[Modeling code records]
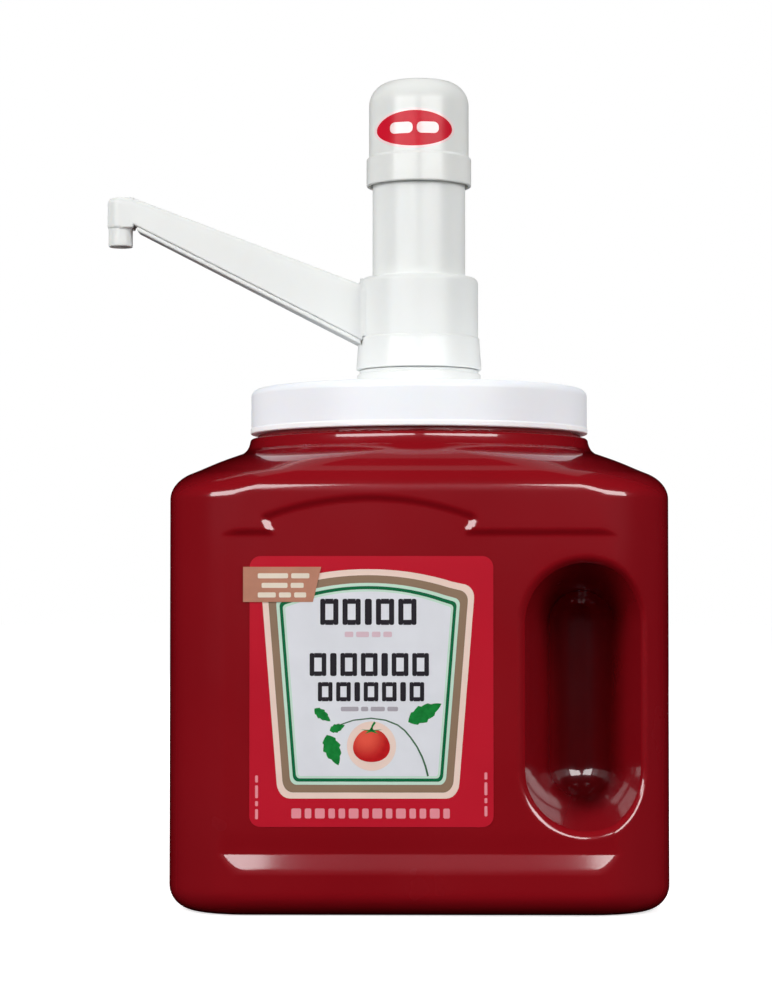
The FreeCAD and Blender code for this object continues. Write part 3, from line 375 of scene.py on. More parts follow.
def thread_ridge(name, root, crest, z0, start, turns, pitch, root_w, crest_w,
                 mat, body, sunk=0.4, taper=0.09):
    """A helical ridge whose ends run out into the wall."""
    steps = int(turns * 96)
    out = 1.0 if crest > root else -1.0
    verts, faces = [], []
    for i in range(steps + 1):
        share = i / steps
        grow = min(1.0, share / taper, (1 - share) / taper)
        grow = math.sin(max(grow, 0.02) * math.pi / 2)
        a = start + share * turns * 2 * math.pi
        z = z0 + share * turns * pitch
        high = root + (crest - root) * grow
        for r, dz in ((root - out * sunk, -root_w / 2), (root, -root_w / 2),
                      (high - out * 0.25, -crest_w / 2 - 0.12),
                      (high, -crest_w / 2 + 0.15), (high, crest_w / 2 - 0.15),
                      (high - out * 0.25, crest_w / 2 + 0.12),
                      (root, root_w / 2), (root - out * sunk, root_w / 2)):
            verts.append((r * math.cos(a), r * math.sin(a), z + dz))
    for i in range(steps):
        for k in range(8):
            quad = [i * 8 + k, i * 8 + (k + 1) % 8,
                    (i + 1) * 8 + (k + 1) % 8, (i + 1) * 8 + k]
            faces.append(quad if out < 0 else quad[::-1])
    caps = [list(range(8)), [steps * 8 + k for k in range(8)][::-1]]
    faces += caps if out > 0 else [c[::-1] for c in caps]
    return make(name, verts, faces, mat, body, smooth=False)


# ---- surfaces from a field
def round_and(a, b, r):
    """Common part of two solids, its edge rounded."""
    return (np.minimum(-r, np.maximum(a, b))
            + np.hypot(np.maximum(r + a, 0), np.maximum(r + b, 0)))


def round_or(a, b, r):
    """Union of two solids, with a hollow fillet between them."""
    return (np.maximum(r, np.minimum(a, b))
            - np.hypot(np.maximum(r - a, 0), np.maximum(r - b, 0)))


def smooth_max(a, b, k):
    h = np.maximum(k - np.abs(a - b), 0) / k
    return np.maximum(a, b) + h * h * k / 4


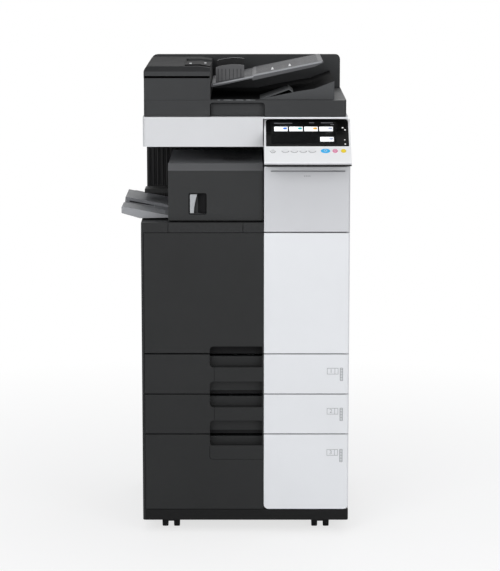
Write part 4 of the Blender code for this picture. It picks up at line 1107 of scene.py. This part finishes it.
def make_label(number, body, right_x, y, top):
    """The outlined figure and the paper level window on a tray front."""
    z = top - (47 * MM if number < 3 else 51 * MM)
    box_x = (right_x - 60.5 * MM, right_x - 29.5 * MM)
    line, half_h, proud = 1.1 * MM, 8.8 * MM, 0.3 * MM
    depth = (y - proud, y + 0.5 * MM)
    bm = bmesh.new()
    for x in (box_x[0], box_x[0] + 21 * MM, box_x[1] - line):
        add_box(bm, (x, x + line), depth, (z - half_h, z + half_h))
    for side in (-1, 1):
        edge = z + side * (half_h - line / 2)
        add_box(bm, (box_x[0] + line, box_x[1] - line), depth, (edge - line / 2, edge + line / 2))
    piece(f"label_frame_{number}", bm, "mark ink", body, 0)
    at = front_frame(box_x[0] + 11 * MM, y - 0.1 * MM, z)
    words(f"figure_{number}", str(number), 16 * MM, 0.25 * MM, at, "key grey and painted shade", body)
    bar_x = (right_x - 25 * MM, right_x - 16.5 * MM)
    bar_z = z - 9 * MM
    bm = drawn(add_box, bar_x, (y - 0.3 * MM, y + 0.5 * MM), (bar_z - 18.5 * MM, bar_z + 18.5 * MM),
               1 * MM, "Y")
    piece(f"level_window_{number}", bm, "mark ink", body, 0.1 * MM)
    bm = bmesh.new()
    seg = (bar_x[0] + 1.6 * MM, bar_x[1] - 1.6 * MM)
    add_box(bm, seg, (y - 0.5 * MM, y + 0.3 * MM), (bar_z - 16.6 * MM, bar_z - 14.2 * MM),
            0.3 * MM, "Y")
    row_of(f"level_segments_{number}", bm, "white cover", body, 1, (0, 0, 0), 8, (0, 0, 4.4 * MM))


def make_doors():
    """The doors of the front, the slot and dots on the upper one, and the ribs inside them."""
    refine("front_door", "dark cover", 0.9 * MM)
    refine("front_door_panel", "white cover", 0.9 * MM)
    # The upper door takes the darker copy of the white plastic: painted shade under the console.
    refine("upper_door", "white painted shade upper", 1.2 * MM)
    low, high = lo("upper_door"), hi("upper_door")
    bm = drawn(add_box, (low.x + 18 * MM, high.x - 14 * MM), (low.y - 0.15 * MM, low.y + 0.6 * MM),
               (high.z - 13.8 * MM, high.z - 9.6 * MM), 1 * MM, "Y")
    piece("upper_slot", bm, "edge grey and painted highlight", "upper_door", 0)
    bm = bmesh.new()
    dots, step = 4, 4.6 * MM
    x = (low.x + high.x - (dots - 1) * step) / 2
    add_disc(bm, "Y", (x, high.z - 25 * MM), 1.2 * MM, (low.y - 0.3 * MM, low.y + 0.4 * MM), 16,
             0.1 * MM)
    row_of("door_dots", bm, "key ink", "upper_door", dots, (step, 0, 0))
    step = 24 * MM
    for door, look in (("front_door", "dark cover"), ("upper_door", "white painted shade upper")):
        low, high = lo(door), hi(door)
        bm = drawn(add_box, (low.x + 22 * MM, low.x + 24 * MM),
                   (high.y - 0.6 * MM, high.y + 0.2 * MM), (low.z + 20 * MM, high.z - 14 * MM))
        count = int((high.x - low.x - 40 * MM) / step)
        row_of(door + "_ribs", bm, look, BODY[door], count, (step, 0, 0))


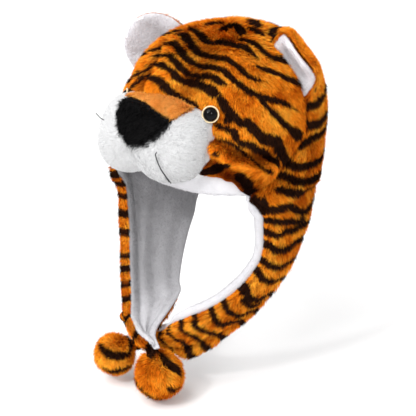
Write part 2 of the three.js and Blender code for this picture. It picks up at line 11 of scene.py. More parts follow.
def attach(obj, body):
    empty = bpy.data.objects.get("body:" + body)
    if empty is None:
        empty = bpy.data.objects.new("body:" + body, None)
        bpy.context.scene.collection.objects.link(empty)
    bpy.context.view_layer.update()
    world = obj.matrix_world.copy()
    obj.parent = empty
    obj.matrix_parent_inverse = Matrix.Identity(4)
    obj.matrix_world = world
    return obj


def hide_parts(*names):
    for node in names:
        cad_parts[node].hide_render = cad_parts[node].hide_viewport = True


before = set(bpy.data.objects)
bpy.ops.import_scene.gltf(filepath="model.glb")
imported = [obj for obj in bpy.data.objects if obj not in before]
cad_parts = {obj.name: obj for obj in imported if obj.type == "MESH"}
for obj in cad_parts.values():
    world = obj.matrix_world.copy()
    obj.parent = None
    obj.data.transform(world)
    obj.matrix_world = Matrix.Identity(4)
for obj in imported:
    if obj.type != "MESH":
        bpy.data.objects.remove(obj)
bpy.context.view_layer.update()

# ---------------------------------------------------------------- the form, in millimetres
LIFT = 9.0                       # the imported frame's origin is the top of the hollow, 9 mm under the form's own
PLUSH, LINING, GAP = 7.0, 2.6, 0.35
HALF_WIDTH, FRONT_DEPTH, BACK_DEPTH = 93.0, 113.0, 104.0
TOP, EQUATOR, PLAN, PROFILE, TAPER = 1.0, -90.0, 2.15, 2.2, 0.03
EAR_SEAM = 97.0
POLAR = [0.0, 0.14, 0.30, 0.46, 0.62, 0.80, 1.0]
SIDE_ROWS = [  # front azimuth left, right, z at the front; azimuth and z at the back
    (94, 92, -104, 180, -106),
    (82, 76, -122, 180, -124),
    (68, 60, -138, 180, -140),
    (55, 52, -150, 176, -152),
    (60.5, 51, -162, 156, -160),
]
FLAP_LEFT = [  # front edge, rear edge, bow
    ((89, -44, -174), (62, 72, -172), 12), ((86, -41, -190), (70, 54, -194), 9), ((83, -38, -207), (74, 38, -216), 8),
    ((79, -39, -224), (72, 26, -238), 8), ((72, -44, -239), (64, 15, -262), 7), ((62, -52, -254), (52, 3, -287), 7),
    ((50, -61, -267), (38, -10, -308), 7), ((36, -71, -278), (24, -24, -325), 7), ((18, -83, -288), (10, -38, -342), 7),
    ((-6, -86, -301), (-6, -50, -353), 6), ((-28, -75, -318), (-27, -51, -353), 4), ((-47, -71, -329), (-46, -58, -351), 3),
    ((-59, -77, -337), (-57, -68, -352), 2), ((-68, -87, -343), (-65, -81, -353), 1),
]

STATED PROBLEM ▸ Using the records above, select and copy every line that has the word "type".

FINAL ANSWER ▸
cad_parts = {obj.name: obj for obj in imported if obj.type == "MESH"}
    if obj.type != "MESH":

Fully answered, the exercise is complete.